There is a deepening hopelessness among Christians in the Holy Land, Greek Orthodox Patriarch of Jerusalem Theophilos III warned on Thursday.
“Our young people do not see a future of hope, but only a future of increasing despair, lack of opportunity, and the elusiveness of peace,” Theophilos said at the annual reception hosted by President Isaac Herzog for spiritual and lay leaders of Christian communities in the Holy land.
This is a matter of urgent concern to the Churches, he continued according to the Jerusalem Post, “and we hope that it might also be a matter of urgent concern to the governing authorities of our region. When people are robbed of hope, especially young people, there is not only the consequence of despair; there is also the prospect of uncertainty.”
On a more positive note, Theophilos commended President Herzog for his personal concern for the well-being of all the people in the region, which he said was “well-known and acknowledged.”
At the same time, the leaders of the Churches want Herzog to use his ongoing influence to ensure that their historic privileges and rights are upheld, including their properties which, Theophilos said, “are part and parcel of the sacred common geography of the three religious traditions of the Holy Land and are currently threatened.”
Israeli radicals to blame for threats against Christians in the Holy Land
Although on this occasion, the Patriarch did not name the groups threatening Christians in the Holy Land he had named “Israeli radical groups” during his meeting with US President Joe Biden in Bethlehem in July 2022.
Theophilos spoke out against what he called “unprecedented attacks by Israeli radical groups” meant to repel Christians from the holy city.
In a statement, he said he told the US leader that such radicals act “without accountability” and that their actions include attacks on churches and efforts to seize properties.
He pointed to “the challenges facing Christians and the extent to which things have reached,” including attacks on churches, insults against clergy, attempts to block the faithful from places of worship, and attempts to seize Christian real estate.
In an earlier statement Theophilos had said:
Our presence in Jerusalem is under threat. Our churches are threatened by Israeli radical fringe groups. At the hands of these Zionist extremists, the Christian community in Jerusalem is suffering greatly. Our brothers and sisters are the victims of hate crimes. Our churches are regularly desecrated and vandalized. Our clergy is subject to frequent intimidation. The sworn intent of these radical groups is to extinguish the light of the Christian community from the Old City.

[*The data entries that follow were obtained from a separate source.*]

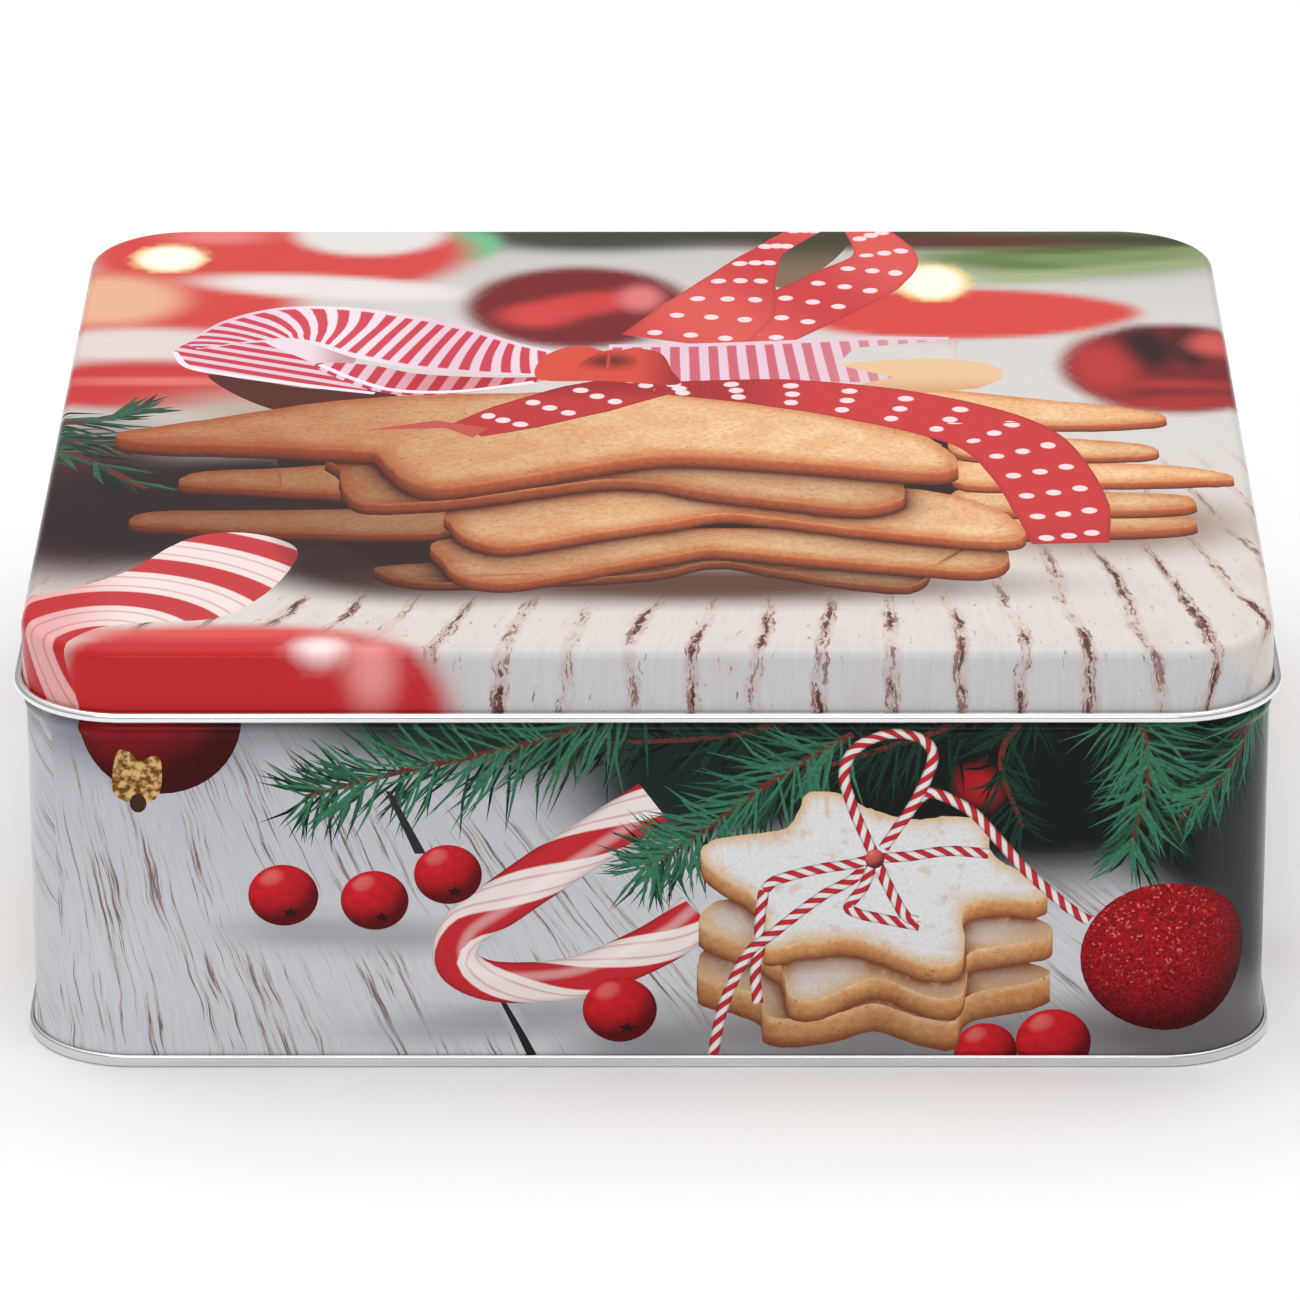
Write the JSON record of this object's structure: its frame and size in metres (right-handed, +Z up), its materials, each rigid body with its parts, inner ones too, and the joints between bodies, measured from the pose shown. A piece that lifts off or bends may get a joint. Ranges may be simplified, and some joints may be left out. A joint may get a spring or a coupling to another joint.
{
  "type": "cookie tin",
  "caption": "Square printed tinplate biscuit tin with rounded corners, a lift-off slip lid with a rolled rim, a stop bead and a seamed base.",
  "frame": {"origin": "centre of the footprint, on the surface the tin stands on", "axes": "+Z up, the tin's height; the front of the print faces -Y; +X to the right seen from the front"},
  "size_m": [0.2244, 0.2244, 0.0797],
  "materials": {
    "printed_tinplate_lid": "tinplate lithographed in full colour, with a clear gloss varnish",
    "printed_tinplate_wall": "tinplate lithographed in full colour, with a clear gloss varnish",
    "bare_tinplate": "bright bare tinplate with a fine rolled grain"
  },
  "bodies": {
    "tin_body": {"body_wall": "printed_tinplate_wall", "body_side_seam": "bare_tinplate", "body_mouth_hem": "bare_tinplate", "base_panel": "bare_tinplate", "base_seam_ring": "bare_tinplate"},
    "lid": {"lid_shell": "printed_tinplate_lid", "lid_rim_curl": "bare_tinplate"}
  },
  "joints": [
    {"name": "lid_lift", "type": "slide", "parent": "tin_body", "child": "lid", "axis": [0, 0, 1], "range_m": [0, 0.12]}
  ]
}
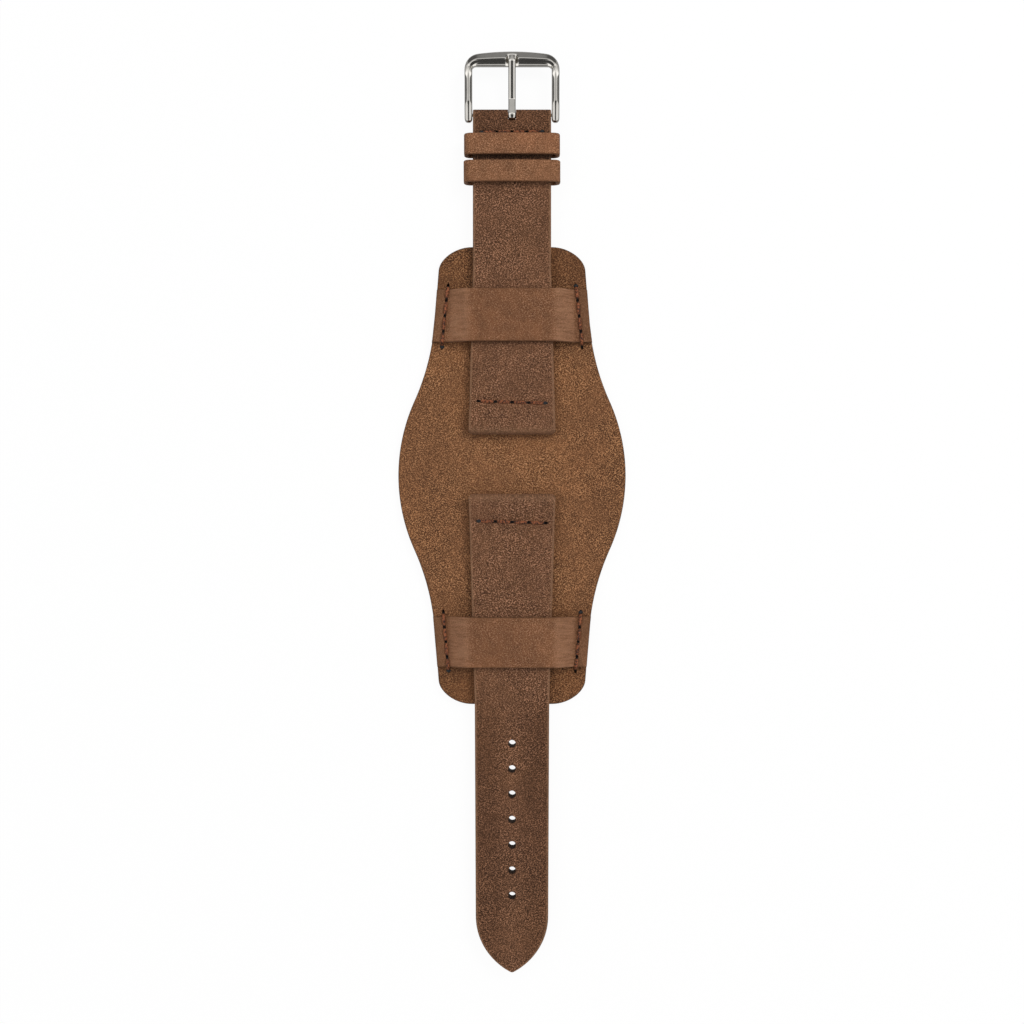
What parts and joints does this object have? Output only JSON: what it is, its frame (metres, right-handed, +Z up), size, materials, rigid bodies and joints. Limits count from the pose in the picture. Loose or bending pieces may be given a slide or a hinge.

Jerusalem is home to three monotheistic religions, namely Judaism, Christianity and Islam, and has long been an illuminating example of a mosaic community. It is the spiritual capital of the world, comprising a family of faiths, all of which enjoy a long, unique, and rich heritage.
Christian leaders have increasingly complained that their communities are under threat of being driven from the region by extremist Israeli radical groups.